> [DATA LINES]

---------------

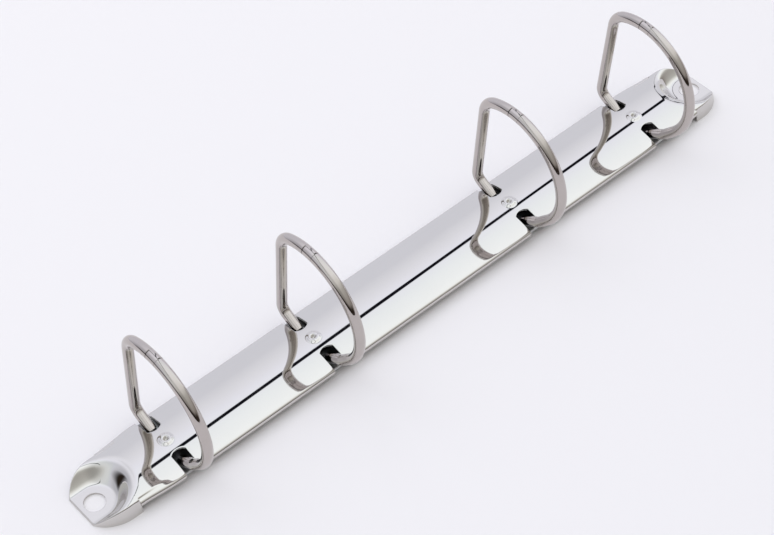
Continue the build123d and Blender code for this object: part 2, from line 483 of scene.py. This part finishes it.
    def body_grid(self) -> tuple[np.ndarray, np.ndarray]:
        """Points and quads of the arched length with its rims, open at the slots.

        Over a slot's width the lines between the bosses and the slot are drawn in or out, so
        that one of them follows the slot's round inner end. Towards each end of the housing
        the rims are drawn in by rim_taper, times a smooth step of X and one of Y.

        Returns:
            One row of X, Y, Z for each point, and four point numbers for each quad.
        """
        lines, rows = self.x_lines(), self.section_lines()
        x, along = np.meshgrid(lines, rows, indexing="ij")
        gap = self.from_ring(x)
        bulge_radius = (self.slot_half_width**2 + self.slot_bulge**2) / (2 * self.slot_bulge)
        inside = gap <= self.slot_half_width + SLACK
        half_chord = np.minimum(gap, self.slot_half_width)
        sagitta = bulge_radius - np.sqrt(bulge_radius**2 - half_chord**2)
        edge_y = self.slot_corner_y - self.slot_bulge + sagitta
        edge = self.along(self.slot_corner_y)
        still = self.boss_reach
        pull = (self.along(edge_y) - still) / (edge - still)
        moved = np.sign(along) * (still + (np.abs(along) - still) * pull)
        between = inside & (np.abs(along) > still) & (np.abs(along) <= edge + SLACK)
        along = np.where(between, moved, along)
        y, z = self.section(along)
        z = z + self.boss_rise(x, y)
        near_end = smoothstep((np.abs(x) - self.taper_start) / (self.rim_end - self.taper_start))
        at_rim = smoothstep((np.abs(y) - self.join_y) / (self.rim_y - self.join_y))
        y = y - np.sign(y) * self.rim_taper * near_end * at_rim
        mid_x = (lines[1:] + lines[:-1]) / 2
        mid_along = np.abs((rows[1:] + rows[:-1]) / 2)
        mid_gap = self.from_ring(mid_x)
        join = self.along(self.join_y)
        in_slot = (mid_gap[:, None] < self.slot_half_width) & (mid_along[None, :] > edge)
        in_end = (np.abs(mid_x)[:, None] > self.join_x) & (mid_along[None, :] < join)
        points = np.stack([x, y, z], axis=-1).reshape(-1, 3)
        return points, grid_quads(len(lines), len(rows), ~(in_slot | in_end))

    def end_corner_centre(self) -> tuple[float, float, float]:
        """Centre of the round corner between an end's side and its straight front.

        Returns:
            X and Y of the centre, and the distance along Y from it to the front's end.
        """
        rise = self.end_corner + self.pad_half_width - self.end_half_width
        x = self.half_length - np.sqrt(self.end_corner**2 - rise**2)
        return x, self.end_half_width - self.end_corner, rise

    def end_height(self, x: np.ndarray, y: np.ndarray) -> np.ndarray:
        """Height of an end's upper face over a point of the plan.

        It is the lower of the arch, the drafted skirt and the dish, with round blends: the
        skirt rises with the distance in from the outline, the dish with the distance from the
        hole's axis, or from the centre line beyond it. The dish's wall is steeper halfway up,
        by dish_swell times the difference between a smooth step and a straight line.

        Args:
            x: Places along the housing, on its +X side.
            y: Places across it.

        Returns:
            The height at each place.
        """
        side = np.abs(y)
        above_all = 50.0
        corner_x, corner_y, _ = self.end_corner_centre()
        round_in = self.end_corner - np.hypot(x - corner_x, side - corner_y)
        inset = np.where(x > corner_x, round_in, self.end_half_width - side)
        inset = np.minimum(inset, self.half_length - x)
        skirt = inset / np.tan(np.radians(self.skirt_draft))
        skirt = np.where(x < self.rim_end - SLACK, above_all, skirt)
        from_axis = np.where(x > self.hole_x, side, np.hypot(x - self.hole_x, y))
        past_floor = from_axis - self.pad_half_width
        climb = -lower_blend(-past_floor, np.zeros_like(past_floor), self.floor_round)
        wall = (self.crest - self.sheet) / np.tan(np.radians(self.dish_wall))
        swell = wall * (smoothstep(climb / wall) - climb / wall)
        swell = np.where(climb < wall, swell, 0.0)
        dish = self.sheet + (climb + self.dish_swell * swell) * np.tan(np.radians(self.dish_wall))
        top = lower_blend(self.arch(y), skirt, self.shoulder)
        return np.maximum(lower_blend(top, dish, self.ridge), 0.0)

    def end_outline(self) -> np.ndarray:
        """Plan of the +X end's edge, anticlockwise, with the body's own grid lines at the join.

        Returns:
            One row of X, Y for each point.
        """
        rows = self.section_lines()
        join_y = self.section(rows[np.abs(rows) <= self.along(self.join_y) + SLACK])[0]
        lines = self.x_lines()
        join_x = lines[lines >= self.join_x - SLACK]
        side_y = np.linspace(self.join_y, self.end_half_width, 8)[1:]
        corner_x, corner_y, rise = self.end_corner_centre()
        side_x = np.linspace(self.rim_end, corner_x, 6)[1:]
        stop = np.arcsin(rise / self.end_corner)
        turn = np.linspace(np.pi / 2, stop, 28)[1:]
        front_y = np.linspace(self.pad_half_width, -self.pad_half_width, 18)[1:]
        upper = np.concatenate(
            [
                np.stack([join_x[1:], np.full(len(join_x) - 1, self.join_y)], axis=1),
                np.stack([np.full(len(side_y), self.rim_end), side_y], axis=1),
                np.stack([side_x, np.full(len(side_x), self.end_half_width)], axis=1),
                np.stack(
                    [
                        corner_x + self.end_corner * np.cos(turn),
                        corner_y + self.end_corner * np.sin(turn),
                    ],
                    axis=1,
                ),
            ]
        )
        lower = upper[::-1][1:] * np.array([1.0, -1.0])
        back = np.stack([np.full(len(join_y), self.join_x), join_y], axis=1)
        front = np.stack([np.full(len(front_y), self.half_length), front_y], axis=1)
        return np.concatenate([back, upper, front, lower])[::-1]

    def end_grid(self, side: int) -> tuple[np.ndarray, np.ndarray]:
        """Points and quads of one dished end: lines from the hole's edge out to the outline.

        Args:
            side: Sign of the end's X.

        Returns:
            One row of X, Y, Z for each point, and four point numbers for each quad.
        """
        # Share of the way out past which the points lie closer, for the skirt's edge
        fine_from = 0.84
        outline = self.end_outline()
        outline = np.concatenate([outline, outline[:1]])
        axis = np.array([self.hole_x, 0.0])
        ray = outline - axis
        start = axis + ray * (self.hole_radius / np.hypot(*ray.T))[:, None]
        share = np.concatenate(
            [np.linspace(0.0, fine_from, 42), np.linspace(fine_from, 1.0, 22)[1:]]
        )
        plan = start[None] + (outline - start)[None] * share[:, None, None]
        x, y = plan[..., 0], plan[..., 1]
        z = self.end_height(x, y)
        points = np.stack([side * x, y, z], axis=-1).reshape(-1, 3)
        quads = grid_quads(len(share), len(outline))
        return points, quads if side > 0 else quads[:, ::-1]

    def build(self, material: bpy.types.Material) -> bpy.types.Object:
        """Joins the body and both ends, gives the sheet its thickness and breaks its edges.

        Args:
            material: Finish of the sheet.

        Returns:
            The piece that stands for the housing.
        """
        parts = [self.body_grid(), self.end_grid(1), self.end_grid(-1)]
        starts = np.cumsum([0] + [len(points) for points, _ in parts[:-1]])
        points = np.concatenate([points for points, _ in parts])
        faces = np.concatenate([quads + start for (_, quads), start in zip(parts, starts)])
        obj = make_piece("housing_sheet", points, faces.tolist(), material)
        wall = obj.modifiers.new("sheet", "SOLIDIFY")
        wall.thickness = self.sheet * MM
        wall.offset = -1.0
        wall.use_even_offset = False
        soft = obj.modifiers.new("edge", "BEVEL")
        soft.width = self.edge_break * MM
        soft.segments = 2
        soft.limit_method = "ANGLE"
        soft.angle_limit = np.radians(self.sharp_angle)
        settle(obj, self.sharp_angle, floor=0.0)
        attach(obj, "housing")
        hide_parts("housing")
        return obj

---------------

> [TASK OBJECTIVE] Look at the material above and copy, word for word, its lines from the first through the one containing "at the slots.".

> [ANSWER BELOW]
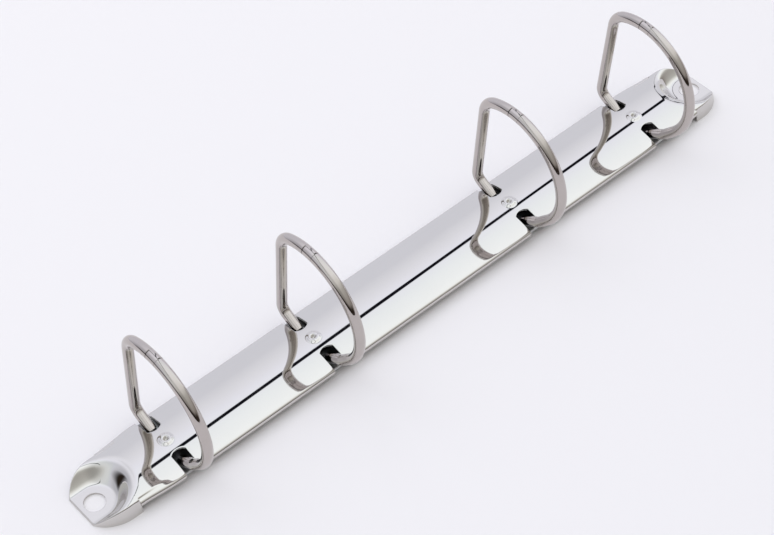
Continue the build123d and Blender code for this object: part 2, from line 483 of scene.py. This part finishes it.
    def body_grid(self) -> tuple[np.ndarray, np.ndarray]:
        """Points and quads of the arched length with its rims, open at the slots.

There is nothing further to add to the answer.